Frank Vicini, MD, clinical associate professor of radiation oncology,
William Beaumont Hospital, Royal Oak, Michigan, also reported on his
experience with brachytherapy as the sole radiation treatment after
lumpectomy in 120 patients.
Dr. Vicini initiates the implant either during re-excision/axillary
dissection or with a closed cavity. The closed cavity technique
applies virtual 3D imagery to create a skin surface grid to guide
catheter placement. In all procedures, he uses a template to give
fixed positions at catheter entry points. This improves the quality
of the implant by standardizing the delivered doses of radiation. The
120 patients received 5,000 cGy over 96 hours (the low-dose rate) or
3,200 cGy in 8 fractions over 4 days (high-dose rate).

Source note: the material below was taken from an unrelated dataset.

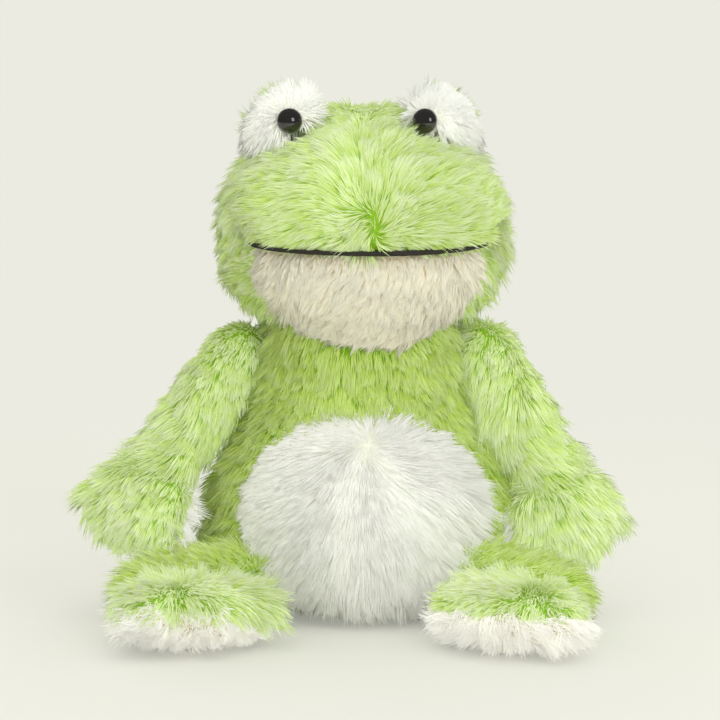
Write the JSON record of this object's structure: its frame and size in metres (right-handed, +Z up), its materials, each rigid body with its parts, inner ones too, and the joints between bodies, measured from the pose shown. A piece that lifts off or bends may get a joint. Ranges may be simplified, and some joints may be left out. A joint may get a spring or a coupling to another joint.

Dr. Vicini said that his patient population was a highly selected
group. All had small tumors (median, 11 mm); more than 2 mm negative
margins; and well or moderately differentiated tumors. Most patients
were postmenopausal, ER positive, and node negative. Half received
adjuvant tamoxifen, and only 10% received systemic chemotherapy.
After a mean follow-up of 48 months for the low-dose-rate patients
and 23 months for the high-dose-rate patients, there have been no
local, regional, or distant failures. The cosmetic results are good
to excellent in more than 85% of patients, Dr. Vicini reported.
These results appear quite excellent, but skeptics might
suggest they are due to patient selection bias or short
follow-up, he said. To examine these issues, his study compared
the 120 brachytherapy patients to 120 well-matched controls from his
external beam radiotherapy database.
The comparison at 5-year follow-up found no significant difference in
rates of local, regional, or distant failure. There were no such
failures in the brachytherapy group vs three local failures and five
distant failures in the external beam radiotherapy group.